Edilson Pereira
Finalmente Chico Anysio fez uma coisa sem graça: ele morreu. Estava na hora. Não de morrer, claro, embora estivesse com 80 anos. Mas de fazer alguma coisa que eu, você e o sujeito da esquina ou fez ou fará. Porque, se morrer, todo mundo morre, viver como Chico viveu é para poucos. Ele teve seus problemas, mas estamos falando da parte boa, do filé mignon, daquela que aos demais vem racionada ou estragada e para o filho ilustre de Maranguape veio em dose generosa.
Ele foi rico, famoso e talentoso. E teve seu talento reconhecido em vida por todo mundo, público e crítica. E fez um sucesso danado com as mulheres. Se isto não for vida de primeira, eu não entendo nada da vida. Casou seis vezes e namorou as mulheres mais bonitas do Brasil de seu tempo. Destas que deixam os mecânicos com o maçarico em brasa. Não bastasse namorar a dona mais bonita do pedaço, transformou em “patroa” uma ex-ministra da Fazenda. Era fatal. Pegava bonita, feia e poderosa, nem sempre na mesma ordem. Se invocasse, levava Golda Meir para a cama. Não foi um conquistador comum. Foi especialista.
E não ficou nisso. Ele resolveu ser escritor. Escreveu um livro chamado O Enterro do Anão, vendeu mais que pipoca em sessão de circo.
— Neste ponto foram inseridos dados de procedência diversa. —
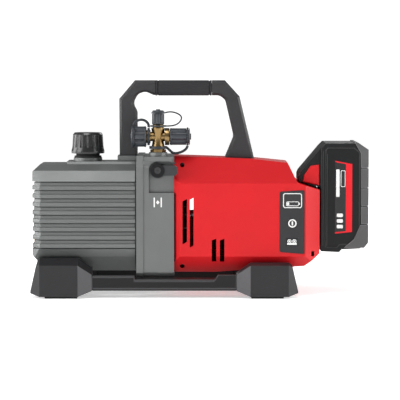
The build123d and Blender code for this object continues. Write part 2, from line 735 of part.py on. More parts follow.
def battery_case():
    shell = prism("Y", pack_outline(), -PACK_HALF, PACK_HALF)
    shell -= prism("Y", pack_outline(), 2.5 - PACK_HALF, PACK_HALF - 2.5, grow=-2.5) & bar(
        (160, 210), (-45, 45), (50, 190)
    )
    for side in (-1, 1):
        shell -= prism("Y", pack_outline(), *sorted((side * (PACK_HALF - PANEL_DEPTH), side * 41)), grow=-6)
    shell -= bar((PACK_LEFT - 1, 153.2), (-12.5, 12.5), (50, 132))
    shell -= bar((153.2, 157), (-15, 15), (50, 132))
    for y in BLADES:
        shell -= bar((149, 157), (y - 1, y + 1), (130, 131))
    return shell


def battery_head():
    """Latch end of the pack, over the sloping end of the motor housing."""
    outline = [(PACK_LEFT, PACK_TOP - 6), (124.8, 153.6), (123, 149.5), (123, 142), (PACK_LEFT, 134.8)]
    head = prism("Y", outline, -38, 38)
    for side in (-1, 1):
        pocket = prism("Y", LATCH, *sorted((side * 32, side * 39)), grow=LOOSE)
        head -= pocket
    return head


def battery_latch(side):
    plate = prism("Y", LATCH, *sorted((side * 35.3, side * 38.8)))
    outer = plate.faces().sort_by(Axis.Y)[0 if side < 0 else -1]
    return chamfer(outer.edges(), 1)


def battery_bumper():
    """Row of grey guards that wrap the outer end of the pack."""
    outline = GUARD_EDGE + [(195.5, PACK_TOP + 1.2), (END, 181.5), (END, 66), (203.5, 59)]
    wrap = prism("Y", outline, -PACK_HALF - 1.1, PACK_HALF + 1.1)
    wrap -= prism("Y", pack_outline(), -PACK_HALF - 0.05, PACK_HALF + 0.05, grow=0.05)
    rows = zip(GUARD_SPLITS, GUARD_SPLITS[1:])
    return group([wrap & bar((170, 215), (-45, 45), (low + 0.5, high - 0.5)) for low, high in rows])


def cell_places():
    return [(x, 74 + 21.9 * row) for x in (171, 190.3) for row in range(5)]


def battery_cells():
    return group([rod("Y", place, 9, -32, 32) for place in cell_places()])


def cell_holder():
    plates = []
    for low, high in ((-30, -24), (24, 30)):
        plate = bar((160.6, 199.9), (low, high), (64, 172))
        for place in cell_places():
            plate -= rod("Y", place, 9.05, low, high)
        plates.append(plate)
    return group(plates)


def pack_contacts():
    block = bar((PACK_LEFT + 0.5, 156.9), (-9, 9), (117, 131.9))
    for y in BLADES:
        block -= bar((PACK_LEFT, 155), (y - 0.9, y + 0.9), (116, 124.5))
    return block


# ---------------------------------------------------------------- handle

HANDLE_HALF = 15
HANDLE_OUTER = [(-100.5, 160), (-101, 244), (-81.5, HEIGHT), (31.3, HEIGHT), (49.5, 247), (70, 160)]
HANDLE_INNER = [
    (-78.6, 150), (-78.6, 228), (-84, 238), (-78, 250), (-68, 253.2), (-58, 248.6), (24, 248.2),
    (31.5, 243), (42.1, 197), (31.3, 171), (31.3, 150),
]
HANDLE_SCREWS = [(-91, 190), (-91, 240), (43, 240), (52, 186)]
GRIP = (-56, 15)
CORE_HALF = 11
CORE_Z = (252, 263)


def handle_half(side):
    """Front (-1) or rear (+1) half, thinned to a core where the grip sleeve goes round."""
    low, high = sorted((0, side * HANDLE_HALF))
    half = prism("Y", HANDLE_OUTER, low, high) - prism("Y", HANDLE_INNER, low, high, rounding=10)
    outer = half.faces().sort_by(Axis.Y)[0 if side < 0 else -1]
    half = chamfer(outer.edges(), 3)
    half -= bar((-110, PUMP_RIGHT), (low, high), (150, BODY_TOP))
    half -= housing_block(0)
    half -= bar(GRIP, (low, high), (240, HEIGHT + 1))
    half += bar(GRIP, sorted((0, side * CORE_HALF)), CORE_Z)
    for centre in HANDLE_SCREWS:
        if side > 0:
            half -= rod("Y", centre, 2.1, 0, 15)
            half -= rod("Y", centre, 3.6, 6, 15)
        else:
            half -= rod("Y", centre, 1.85, -10, 0)
    for centre in HANDLE_BOLTS_LEFT + HANDLE_BOLTS_RIGHT:
        half -= rod("Z", centre, 2.55, 160, 186)
    return half


def handle_grip():
    """Moulded sleeve round the bar, with a groove near each end."""
    outline = [(-HANDLE_HALF, 248), (-HANDLE_HALF, HEIGHT), (HANDLE_HALF, HEIGHT), (HANDLE_HALF, 248)]
    sleeve = prism("X", outline, GRIP[0] + 0.4, GRIP[1] - 0.4, rounding=5)
    sleeve -= bar(GRIP, (-11.1, 11.1), (251.9, 263.1))
    for x in (GRIP[0] + 2.8, GRIP[1] - 4):
        groove = prism("X", outline, x, x + 1.2, rounding=5)
        sleeve -= groove - prism("X", outline, x, x + 1.2, rounding=4, grow=-0.9)
    return sleeve


def handle_screws():
    return group([socket_screw("Y", centre, 1.8, 6, -9) for centre in HANDLE_SCREWS])


def handle_bolts():
    left = [socket_screw("Z", centre, 2.5, 155.9, 185) for centre in HANDLE_BOLTS_LEFT]
    right = [socket_screw("Z", centre, 2.5, 164, 185) for centre in HANDLE_BOLTS_RIGHT]
    return group(left + right)


# ---------------------------------------------------------------- base

FOOT_BACK = -46.5
FOOT_FRONT = -WIDTH / 2
# Stations along a left foot: X, front face Y, underside Z, top edge Z
FOOT_STATIONS = [
    (-END, -67, 6, 34),
    (-197, FOOT_FRONT, PAD_HEIGHT, 41),
    (-150, FOOT_FRONT, PAD_HEIGHT, 41),
    (-133, -71, 9, 29),
]
# What is cut off a left foot's outer end, which slopes in towards the top
FOOT_END_SLOPE = [(-END - 1, 8), (-END, 8), (-END + 12, 59), (-END - 1, 59)]
RIGHT_FOOT_CENTRE = 83
LEFT_FOOT_CENTRE = -171
RAIL_SECTION = [(-71, 12), (-71, 21), (-69, 23.4), (-50, 23.4), (-50, 9), (-68, 9)]
CROSS_X = ((-190, -152), (62, 102))
BASE_SCREWS = [(x, y) for x in (-171, 82) for y in (-28, 28)]


# How each foot's top leans back to the body: (Y, rise above the top edge), then the height at its back
LEFT_LEAN = [(-62, 8), (-57.5, 8)]
LEFT_BACK_Z = 37.5
RIGHT_LEAN = [(-70, 3), (-67, 3)]
RIGHT_BACK_Z = 27


def foot_station(x, front, underside, top, lean, back_z):
    """Outline of a foot across X, leaning back against the bevel of the body."""
    outline = [(FOOT_BACK, underside), (front, underside), (front, top)]
    outline += [(y, top + rise) for y, rise in lean] + [(FOOT_BACK, back_z)]
    return plane_at("X", x) * make_face(Polyline(*outline, close=True))


def foot(centre_x, side, mirrored, lean, back_z):
    """Tapered block; the right feet are the left ones mirrored end for end."""
    stations = [foot_station(*values, lean, back_z) for values in FOOT_STATIONS]
    block = loft(stations[:2], ruled=True)
    for near, far in zip(stations[1:], stations[2:]):
        block += loft([near, far], ruled=True)
    block -= prism("Y", FOOT_END_SLOPE, FOOT_FRONT - 1, FOOT_BACK + 1)
    block = block.translate((-LEFT_FOOT_CENTRE, 0, 0))
    if mirrored:
        block = mirror(block, Plane.YZ)
    if side > 0:
        block = mirror(block, Plane.XZ)
    return block.translate((centre_x, 0, 0))


def foot_pads():
    pads = []
    for centre_x in (LEFT_FOOT_CENTRE, RIGHT_FOOT_CENTRE):
        for side in (-1, 1):
            y = sorted((side * 50, side * 73))
            pads.append(bar((centre_x - 20, centre_x + 20), y, (0, PAD_HEIGHT)))
    return group(pads)


def base_rail(side):
    rail = prism("X", RAIL_SECTION, -133, 45)
    rail += prism("X", [(-71, 20), (-71, 26), (-69, 28), (-62, 28), (-62, 20)], -133, PUMP_LEFT - 2)
    rail += prism("Y", [(16, 20), (22, 29), (45, 29), (45, 20)], -71, -64)
    return mirror(rail, Plane.XZ) if side > 0 else rail


def base_cross(span):
    plate = bar(span, (-46.5, 46.5), (10, 24))
    plate += bar(span, (-38, 38), (24, BODY_BOTTOM))
    for x, y in BASE_SCREWS:
        plate -= rod("Z", (x, y), 2.1, 9, 31)
        plate -= rod("Z", (x, y), 4, 9, 15)
    return plate


def base_screws():
    return group([socket_screw("Z", centre, 2, 15, 29.8) for centre in BASE_SCREWS])


# ---------------------------------------------------------------- write every piece

os.makedirs("parts", exist_ok=True)

save("oil_reservoir", oil_reservoir())
save("sight_bezel", sight_bezel())
save("clear_lenses", group([sight_glass(), sight_lamp()]))
save("drain_plug", drain_plug())
save("demister", demister())
save("oil_cap", oil_cap())
save("oil_cap_gasket", oil_cap_gasket())

save("pump_housing", pump_housing())
save("casting_seals", group([reservoir_gasket(), shaft_seal()]))
save("casting_bolts", group([reservoir_bolts(), pump_bolts()]))
save("pump_stators", group([stator(STAGE_ONE), stator_stage_two()]))
save("pump_plates", group([stage_plate(MIDDLE_PLATE, SHAFT_RADIUS + RUNNING), pump_end_cover()]))
save("exhaust_valve", exhaust_valve())
save("pump_rotors", group([rotor(STAGE_ONE), rotor(STAGE_TWO)]))
save("vanes", vanes())

save("valve_spindle", valve_spindle())
save("valve_lever", valve_lever())
save("lever_screw", lever_screw())
save("intake_manifold", intake_manifold())
for side, (cap, port) in CAPS.items():
    save(f"{side}_cap", screw_cap(bore=port["radius"] + LOOSE, **cap))
    save(f"{side}_cap_ring", cap_ring(cap))
save("left_strap", left_strap())
save("right_strap", right_strap())
save("top_strap", top_strap())

save("drive_shafts", group([pump_shaft(), motor_shaft()]))
save("coupling", group([coupling_hub(-64, -52), coupling_spider(), coupling_hub(-45, -33)]))
save("cooling_fan", cooling_fan())
save("motor_frame", group([motor_bracket(MOTOR_FRONT), motor_can(), motor_bracket(MOTOR_BACK)]))
save("motor_bearings", motor_bearings())
save("motor_windings", motor_windings())
save("motor_stator", motor_stator())
save("motor_rotor", motor_rotor())

housing = motor_housing()
panel_opening = prism("Y", PANEL_CORNERS, -70, -60, rounding=2)
save("motor_housing_front", housing_half(housing, -1) - panel_opening)
save("motor_housing_rear", housing_half(housing, 1))
save("control_panel", control_panel())
save("screen", screen())
save("power_button", power_button())
save("lamp_button", lamp_button())
save("electronics", group([control_board(), motor_controller()]))

save("battery_rail", battery_rail())
save("battery_terminals", battery_terminals())
save("battery_case", battery_case())
save("battery_head", battery_head())
save("battery_latch_front", battery_latch(-1))
save("battery_latch_rear", battery_latch(1))
save("battery_bumper", battery_bumper())
save("battery_cells", battery_cells())
save("pack_frame", group([cell_holder(), pack_contacts()]))

save("handle_front", handle_half(-1))
save("handle_rear", handle_half(1))
save("handle_grip", handle_grip())
save("handle_fasteners", group([handle_screws(), handle_bolts()]))

feet = [foot(LEFT_FOOT_CENTRE, side, False, LEFT_LEAN, LEFT_BACK_Z) for side in (-1, 1)]
feet += [foot(RIGHT_FOOT_CENTRE, side, True, RIGHT_LEAN, RIGHT_BACK_Z) for side in (-1, 1)]
save("feet", group(feet))
save("foot_pads", foot_pads())
save("base_frame", group([base_rail(-1), base_rail(1)] + [base_cross(span) for span in CROSS_X]))
save("self_tapping_screws", group([housing_screws(), base_screws()]))
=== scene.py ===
import json
import math

import bmesh
import bpy
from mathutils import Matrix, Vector


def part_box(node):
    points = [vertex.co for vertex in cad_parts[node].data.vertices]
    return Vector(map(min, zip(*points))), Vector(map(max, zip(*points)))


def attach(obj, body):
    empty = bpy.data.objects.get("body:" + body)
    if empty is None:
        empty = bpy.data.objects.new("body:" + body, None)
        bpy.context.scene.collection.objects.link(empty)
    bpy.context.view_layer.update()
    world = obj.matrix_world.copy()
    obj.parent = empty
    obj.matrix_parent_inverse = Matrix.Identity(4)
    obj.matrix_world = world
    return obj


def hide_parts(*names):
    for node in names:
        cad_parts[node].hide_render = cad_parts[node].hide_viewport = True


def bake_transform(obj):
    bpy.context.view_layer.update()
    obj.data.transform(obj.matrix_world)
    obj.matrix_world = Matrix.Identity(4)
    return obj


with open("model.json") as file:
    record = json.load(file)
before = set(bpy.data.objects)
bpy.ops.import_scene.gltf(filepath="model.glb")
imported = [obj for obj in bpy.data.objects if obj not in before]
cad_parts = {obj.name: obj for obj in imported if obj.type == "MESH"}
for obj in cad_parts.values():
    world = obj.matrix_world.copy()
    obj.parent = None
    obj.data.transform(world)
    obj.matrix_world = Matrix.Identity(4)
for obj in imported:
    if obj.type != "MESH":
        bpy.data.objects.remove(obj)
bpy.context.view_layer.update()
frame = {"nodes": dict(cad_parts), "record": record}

MM = 0.001
nodes = frame["nodes"]


# ---------------------------------------------------------------- camera and light

# The camera looks straight at the control side, from slightly above
PICTURE_WIDTH = 0.492
DISTANCE = 2.4
TILT = math.radians(4.0)
AIM_HEIGHT = 0.1205
AIM = Vector((0.0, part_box("oil_reservoir")[0].y, AIM_HEIGHT))
SENSOR_WIDTH = 36


def add_camera():
    data = bpy.data.cameras.new("camera")
    data.sensor_width = SENSOR_WIDTH
    data.lens = SENSOR_WIDTH * DISTANCE / PICTURE_WIDTH
    data.clip_start = 0.05
    data.clip_end = 30
    camera = bpy.data.objects.new("camera", data)
    back = Vector((0, -math.cos(TILT), math.sin(TILT)))
    camera.location = AIM + back * DISTANCE
    camera.rotation_mode = "QUATERNION"
    camera.rotation_quaternion = (-back).to_track_quat("-Z", "Y")
    bpy.context.scene.collection.objects.link(camera)
    bpy.context.scene.camera = camera


LIT_POINT = Vector((0, 0, 0.12))


def place_light(light, place):
    """Puts a light at a place and points it at the middle of the pump."""
    light.location = place
    light.visible_camera = False
    light.rotation_mode = "QUATERNION"
    light.rotation_quaternion = (LIT_POINT - light.location).to_track_quat("-Z", "Y")
    bpy.context.scene.collection.objects.link(light)


def add_area(name, place, size, power):
    data = bpy.data.lights.new(name, "AREA")
    data.shape = "RECTANGLE"
    data.size, data.size_y = size
    data.energy = power
    place_light(bpy.data.objects.new(name, data), Vector(place))


def add_sun(name, place, strength, softness):
    data = bpy.data.lights.new(name, "SUN")
    data.energy = strength
    data.angle = math.radians(softness)
    place_light(bpy.data.objects.new(name, data), Vector(place))


# Strength of the surround as the camera sees it, and as it lights the pump
SKY_SEEN = 1.15
SKY_LIGHT = 0.22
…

Se escrevesse alguma coisa chamada O Batizado da Vaca, vendia mais que leite em fábrica de queijo e mais que queijo em liquidação de queijo na feira de domingo. Um fenômeno! Aí resolveu pintar. Vendeu mais quadros que maçã do amor em quermesse.
Além disso, Chico Anysio foi um dos maiores comediantes brasileiros do século 20. Um criador de tipos inesquecíveis como Pantaleão, Véio Zuza, Painho, Salomé, Bozó, Alberto Roberto, Tavares, Azambuja, Coalhada, Bento Carneiro, Aroldo, Professor Raimundo e outros hilariantes quanto estes, que formavam uma galeria superior a duzentos personagens que fizeram rir várias gerações. Tem gente que só de lembrar começa a rir ainda hoje. Ele era tão bom nisso que ao imitar Paulo Francis levou o jornalista a ser reconhecido como Chico Anysio no meio da rua.
Trabalhou na Globo quando era a mais poderosa da América Latina e a quarta rede de televisão do mundo. E ganhava bem. No fim da vida, ganhava bem sem trabalhar, desejo supremo de qualquer brasileiro comum. Foi industrial, dono de fábrica de cobertores. E foi ator. E foi cantor e compositor com Arnaud Rodrigues, numa paródia de Gil e Caetano e vendeu milhares de discos. Ele foi tudo isso e agora morreu.
Eu não sei para onde ele vai ou foi. Mas com a vida que levou, ele vai sentir saudades. Morrer é maneira de dizer. Chico foi descansar. Porque a alma também não é de ferro. Sinceramente, não dá para chorar um cara que viveu assim. Viver como ele viveu, poucos vivem. Ele saiu no lucro. E saiu de cena rindo. O resto é conversa de velório.